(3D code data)

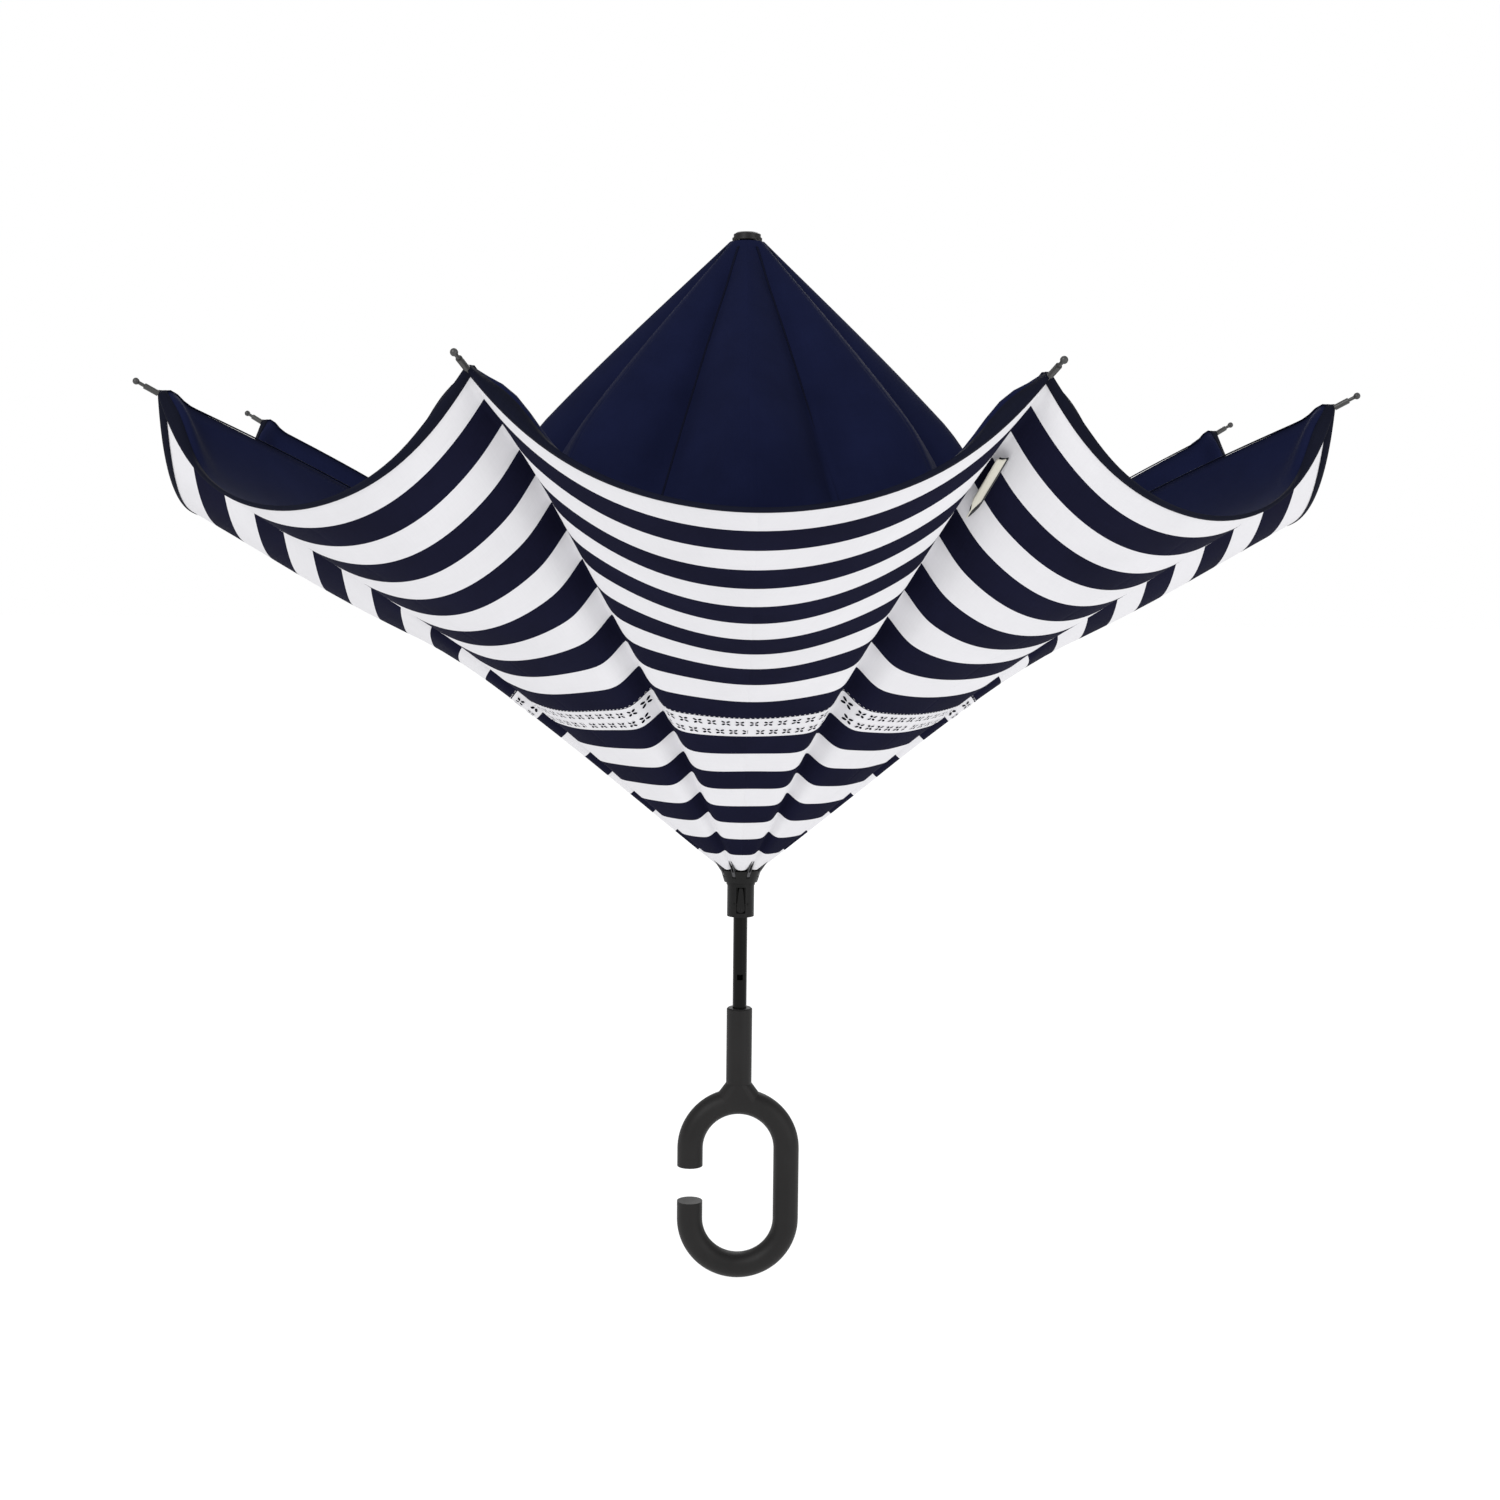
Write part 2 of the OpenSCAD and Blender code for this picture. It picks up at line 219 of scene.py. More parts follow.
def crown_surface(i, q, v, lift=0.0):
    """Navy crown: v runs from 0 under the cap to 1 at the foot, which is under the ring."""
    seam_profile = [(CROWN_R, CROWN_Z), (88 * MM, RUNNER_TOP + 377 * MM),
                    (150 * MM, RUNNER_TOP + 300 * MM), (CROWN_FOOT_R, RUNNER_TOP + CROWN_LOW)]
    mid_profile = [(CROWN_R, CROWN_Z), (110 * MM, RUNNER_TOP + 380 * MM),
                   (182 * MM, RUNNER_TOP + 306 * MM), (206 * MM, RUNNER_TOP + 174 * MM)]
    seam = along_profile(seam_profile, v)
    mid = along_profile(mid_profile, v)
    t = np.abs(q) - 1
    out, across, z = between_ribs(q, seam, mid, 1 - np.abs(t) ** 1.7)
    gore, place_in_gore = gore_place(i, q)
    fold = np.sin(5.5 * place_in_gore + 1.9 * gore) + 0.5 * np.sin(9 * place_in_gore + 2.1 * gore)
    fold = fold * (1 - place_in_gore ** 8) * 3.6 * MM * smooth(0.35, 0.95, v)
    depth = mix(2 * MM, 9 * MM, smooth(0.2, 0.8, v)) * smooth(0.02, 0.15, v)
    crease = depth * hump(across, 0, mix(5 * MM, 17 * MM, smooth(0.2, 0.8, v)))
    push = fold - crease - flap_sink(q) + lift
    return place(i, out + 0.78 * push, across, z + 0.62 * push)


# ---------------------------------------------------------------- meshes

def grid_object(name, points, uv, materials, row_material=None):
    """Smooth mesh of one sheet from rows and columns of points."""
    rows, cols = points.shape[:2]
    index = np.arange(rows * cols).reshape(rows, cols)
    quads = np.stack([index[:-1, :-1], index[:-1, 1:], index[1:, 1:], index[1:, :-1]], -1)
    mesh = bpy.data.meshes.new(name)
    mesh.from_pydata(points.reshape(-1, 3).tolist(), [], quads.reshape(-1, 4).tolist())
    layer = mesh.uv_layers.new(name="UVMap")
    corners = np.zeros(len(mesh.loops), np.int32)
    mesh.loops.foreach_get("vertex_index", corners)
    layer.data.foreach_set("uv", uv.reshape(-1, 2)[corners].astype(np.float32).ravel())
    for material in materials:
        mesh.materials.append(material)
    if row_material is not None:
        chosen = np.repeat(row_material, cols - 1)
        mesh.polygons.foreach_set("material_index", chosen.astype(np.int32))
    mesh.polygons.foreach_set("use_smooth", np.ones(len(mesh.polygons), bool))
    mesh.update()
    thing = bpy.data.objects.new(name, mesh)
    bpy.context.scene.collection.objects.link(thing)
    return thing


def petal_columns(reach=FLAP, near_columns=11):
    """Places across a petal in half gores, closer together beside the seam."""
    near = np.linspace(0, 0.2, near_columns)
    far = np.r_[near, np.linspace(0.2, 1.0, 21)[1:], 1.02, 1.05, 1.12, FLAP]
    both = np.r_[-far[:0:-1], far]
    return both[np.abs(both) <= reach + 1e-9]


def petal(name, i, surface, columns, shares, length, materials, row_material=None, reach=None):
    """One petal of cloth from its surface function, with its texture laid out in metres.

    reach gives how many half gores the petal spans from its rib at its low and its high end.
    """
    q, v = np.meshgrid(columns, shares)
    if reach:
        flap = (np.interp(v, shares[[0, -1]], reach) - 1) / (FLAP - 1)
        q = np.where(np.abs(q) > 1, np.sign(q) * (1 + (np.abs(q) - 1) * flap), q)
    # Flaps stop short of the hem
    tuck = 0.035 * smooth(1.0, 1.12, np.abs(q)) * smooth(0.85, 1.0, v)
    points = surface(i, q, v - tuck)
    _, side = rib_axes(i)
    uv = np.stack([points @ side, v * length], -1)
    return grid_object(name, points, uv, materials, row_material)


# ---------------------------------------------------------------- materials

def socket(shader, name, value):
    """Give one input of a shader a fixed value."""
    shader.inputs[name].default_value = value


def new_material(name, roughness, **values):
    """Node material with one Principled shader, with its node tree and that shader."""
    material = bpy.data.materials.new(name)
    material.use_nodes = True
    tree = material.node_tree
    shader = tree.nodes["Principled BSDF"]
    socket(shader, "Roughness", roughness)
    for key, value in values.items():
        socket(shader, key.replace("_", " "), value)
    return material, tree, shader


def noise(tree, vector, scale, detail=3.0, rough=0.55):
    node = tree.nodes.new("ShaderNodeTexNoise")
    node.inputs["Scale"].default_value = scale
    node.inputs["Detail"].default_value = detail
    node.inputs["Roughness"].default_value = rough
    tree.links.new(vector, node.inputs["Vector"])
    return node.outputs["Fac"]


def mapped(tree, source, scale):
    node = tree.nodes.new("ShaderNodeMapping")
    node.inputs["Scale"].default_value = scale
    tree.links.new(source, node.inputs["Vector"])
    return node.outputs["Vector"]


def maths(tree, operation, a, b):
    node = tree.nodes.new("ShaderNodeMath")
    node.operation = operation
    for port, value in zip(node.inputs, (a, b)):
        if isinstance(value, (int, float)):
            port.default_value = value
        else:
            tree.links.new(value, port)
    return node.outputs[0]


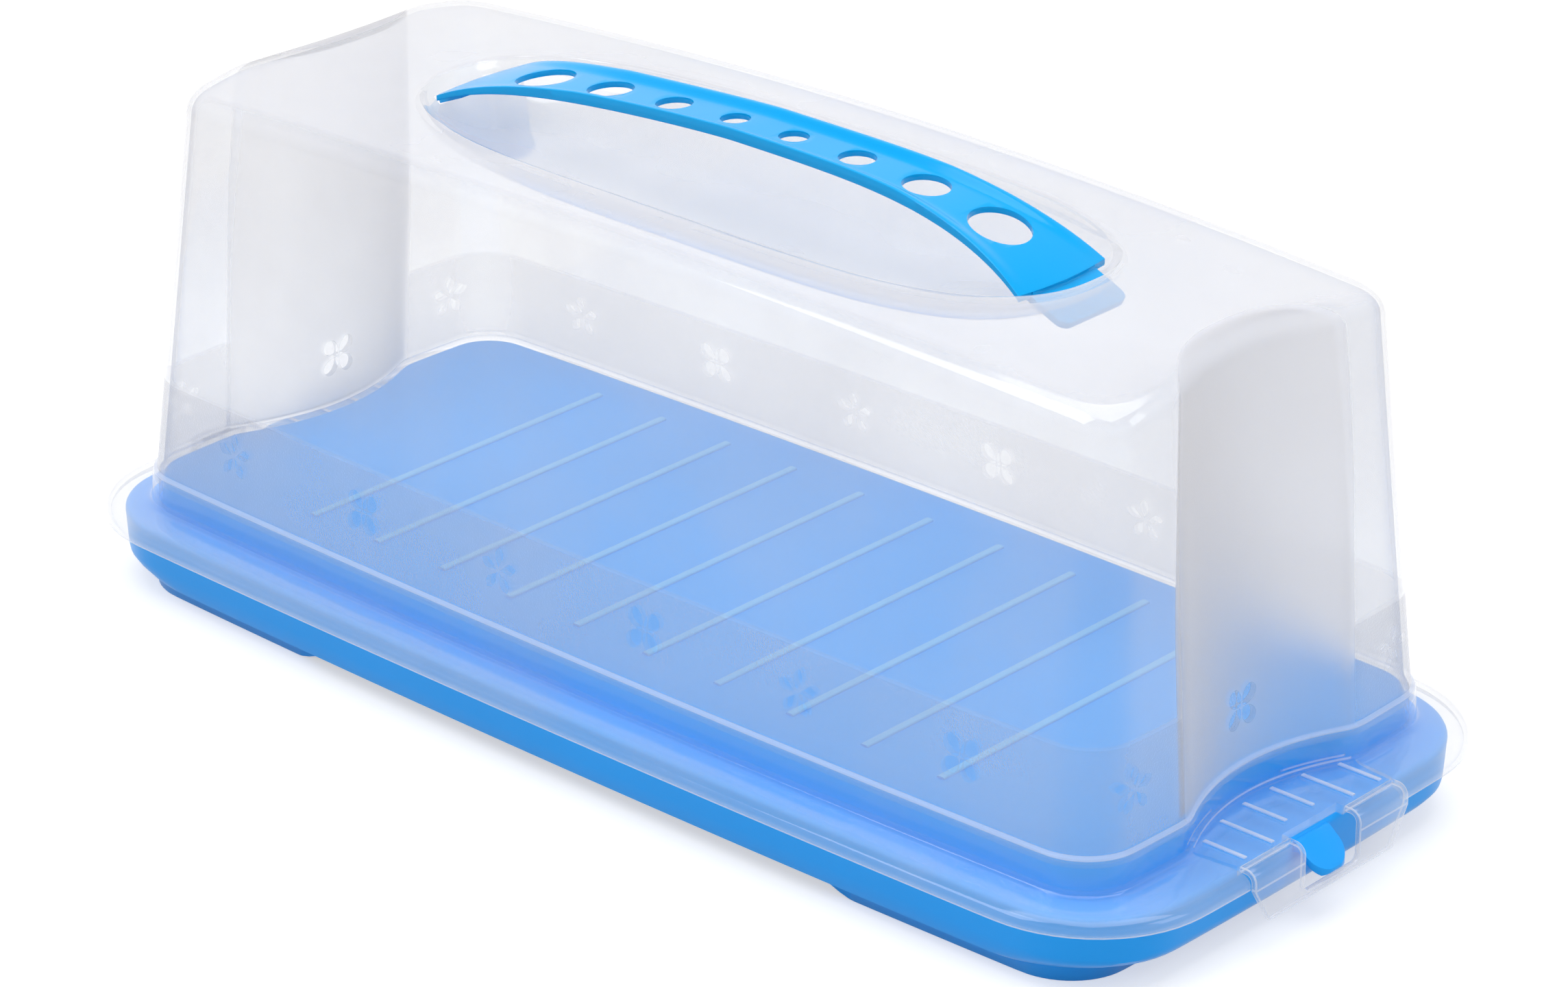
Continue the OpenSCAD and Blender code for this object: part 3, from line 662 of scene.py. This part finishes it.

== PROBLEM TO SOLVE ==
Write out each line of the data above again, exactly as given.

== TASK OUTPUT ==
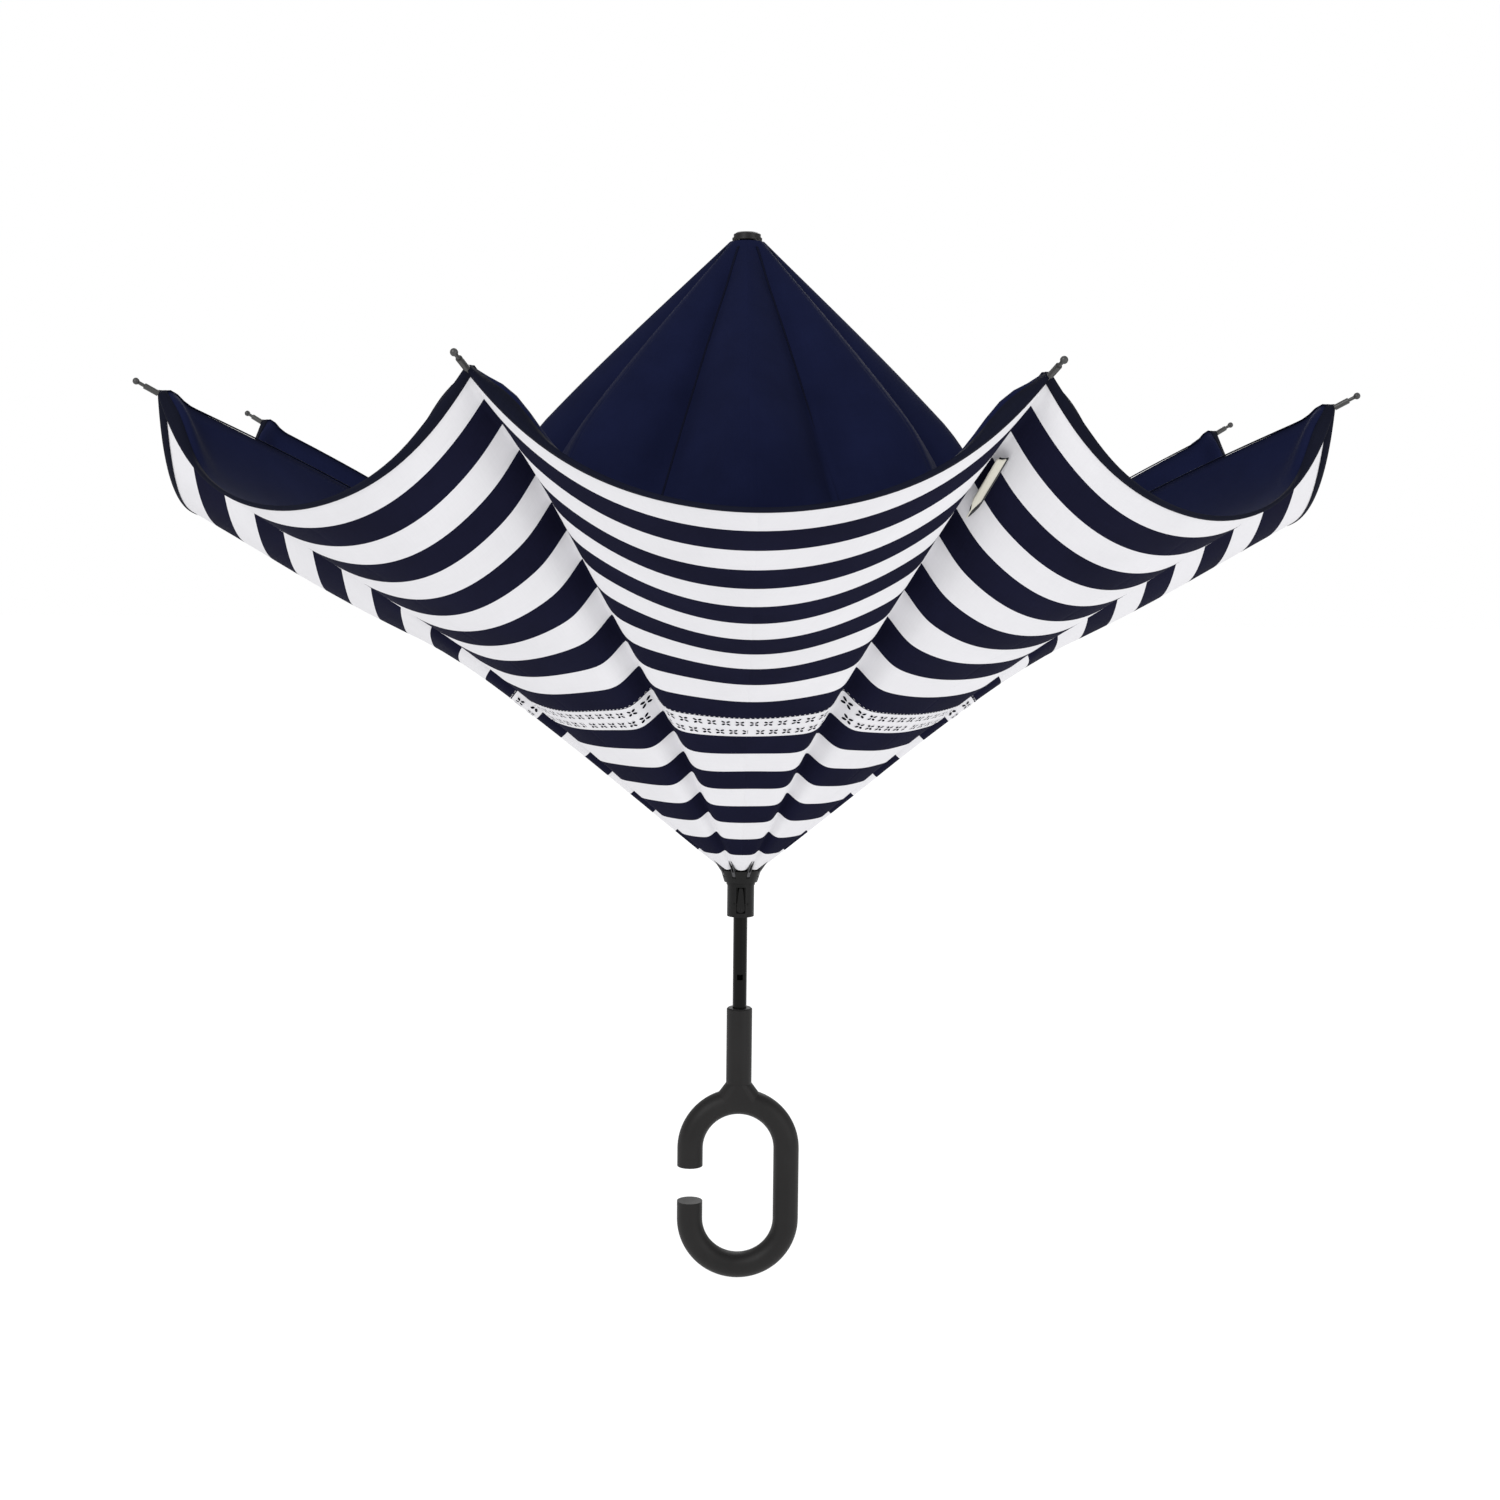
Write part 2 of the OpenSCAD and Blender code for this picture. It picks up at line 219 of scene.py. More parts follow.
def crown_surface(i, q, v, lift=0.0):
    """Navy crown: v runs from 0 under the cap to 1 at the foot, which is under the ring."""
    seam_profile = [(CROWN_R, CROWN_Z), (88 * MM, RUNNER_TOP + 377 * MM),
                    (150 * MM, RUNNER_TOP + 300 * MM), (CROWN_FOOT_R, RUNNER_TOP + CROWN_LOW)]
    mid_profile = [(CROWN_R, CROWN_Z), (110 * MM, RUNNER_TOP + 380 * MM),
                   (182 * MM, RUNNER_TOP + 306 * MM), (206 * MM, RUNNER_TOP + 174 * MM)]
    seam = along_profile(seam_profile, v)
    mid = along_profile(mid_profile, v)
    t = np.abs(q) - 1
    out, across, z = between_ribs(q, seam, mid, 1 - np.abs(t) ** 1.7)
    gore, place_in_gore = gore_place(i, q)
    fold = np.sin(5.5 * place_in_gore + 1.9 * gore) + 0.5 * np.sin(9 * place_in_gore + 2.1 * gore)
    fold = fold * (1 - place_in_gore ** 8) * 3.6 * MM * smooth(0.35, 0.95, v)
    depth = mix(2 * MM, 9 * MM, smooth(0.2, 0.8, v)) * smooth(0.02, 0.15, v)
    crease = depth * hump(across, 0, mix(5 * MM, 17 * MM, smooth(0.2, 0.8, v)))
    push = fold - crease - flap_sink(q) + lift
    return place(i, out + 0.78 * push, across, z + 0.62 * push)


# ---------------------------------------------------------------- meshes

def grid_object(name, points, uv, materials, row_material=None):
    """Smooth mesh of one sheet from rows and columns of points."""
    rows, cols = points.shape[:2]
    index = np.arange(rows * cols).reshape(rows, cols)
    quads = np.stack([index[:-1, :-1], index[:-1, 1:], index[1:, 1:], index[1:, :-1]], -1)
    mesh = bpy.data.meshes.new(name)
    mesh.from_pydata(points.reshape(-1, 3).tolist(), [], quads.reshape(-1, 4).tolist())
    layer = mesh.uv_layers.new(name="UVMap")
    corners = np.zeros(len(mesh.loops), np.int32)
    mesh.loops.foreach_get("vertex_index", corners)
    layer.data.foreach_set("uv", uv.reshape(-1, 2)[corners].astype(np.float32).ravel())
    for material in materials:
        mesh.materials.append(material)
    if row_material is not None:
        chosen = np.repeat(row_material, cols - 1)
        mesh.polygons.foreach_set("material_index", chosen.astype(np.int32))
    mesh.polygons.foreach_set("use_smooth", np.ones(len(mesh.polygons), bool))
    mesh.update()
    thing = bpy.data.objects.new(name, mesh)
    bpy.context.scene.collection.objects.link(thing)
    return thing


def petal_columns(reach=FLAP, near_columns=11):
    """Places across a petal in half gores, closer together beside the seam."""
    near = np.linspace(0, 0.2, near_columns)
    far = np.r_[near, np.linspace(0.2, 1.0, 21)[1:], 1.02, 1.05, 1.12, FLAP]
    both = np.r_[-far[:0:-1], far]
    return both[np.abs(both) <= reach + 1e-9]


def petal(name, i, surface, columns, shares, length, materials, row_material=None, reach=None):
    """One petal of cloth from its surface function, with its texture laid out in metres.

    reach gives how many half gores the petal spans from its rib at its low and its high end.
    """
    q, v = np.meshgrid(columns, shares)
    if reach:
        flap = (np.interp(v, shares[[0, -1]], reach) - 1) / (FLAP - 1)
        q = np.where(np.abs(q) > 1, np.sign(q) * (1 + (np.abs(q) - 1) * flap), q)
    # Flaps stop short of the hem
    tuck = 0.035 * smooth(1.0, 1.12, np.abs(q)) * smooth(0.85, 1.0, v)
    points = surface(i, q, v - tuck)
    _, side = rib_axes(i)
    uv = np.stack([points @ side, v * length], -1)
    return grid_object(name, points, uv, materials, row_material)


# ---------------------------------------------------------------- materials

def socket(shader, name, value):
    """Give one input of a shader a fixed value."""
    shader.inputs[name].default_value = value


def new_material(name, roughness, **values):
    """Node material with one Principled shader, with its node tree and that shader."""
    material = bpy.data.materials.new(name)
    material.use_nodes = True
    tree = material.node_tree
    shader = tree.nodes["Principled BSDF"]
    socket(shader, "Roughness", roughness)
    for key, value in values.items():
        socket(shader, key.replace("_", " "), value)
    return material, tree, shader


def noise(tree, vector, scale, detail=3.0, rough=0.55):
    node = tree.nodes.new("ShaderNodeTexNoise")
    node.inputs["Scale"].default_value = scale
    node.inputs["Detail"].default_value = detail
    node.inputs["Roughness"].default_value = rough
    tree.links.new(vector, node.inputs["Vector"])
    return node.outputs["Fac"]


def mapped(tree, source, scale):
    node = tree.nodes.new("ShaderNodeMapping")
    node.inputs["Scale"].default_value = scale
    tree.links.new(source, node.inputs["Vector"])
    return node.outputs["Vector"]


def maths(tree, operation, a, b):
    node = tree.nodes.new("ShaderNodeMath")
    node.operation = operation
    for port, value in zip(node.inputs, (a, b)):
        if isinstance(value, (int, float)):
            port.default_value = value
        else:
            tree.links.new(value, port)
    return node.outputs[0]


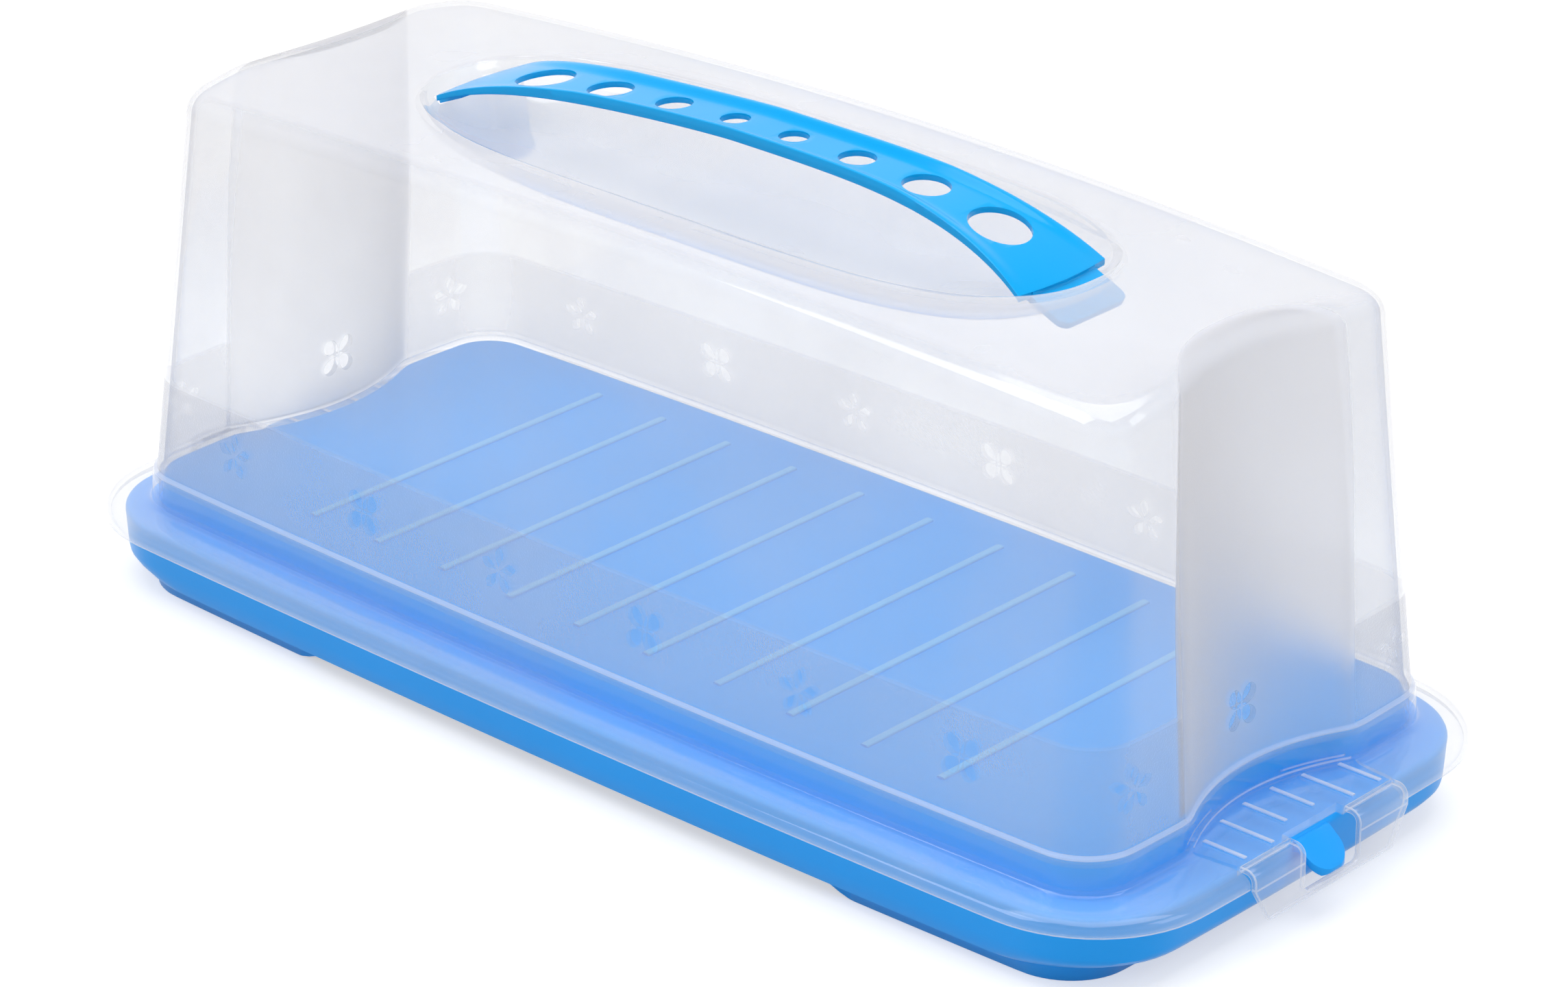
Continue the OpenSCAD and Blender code for this object: part 3, from line 662 of scene.py. This part finishes it.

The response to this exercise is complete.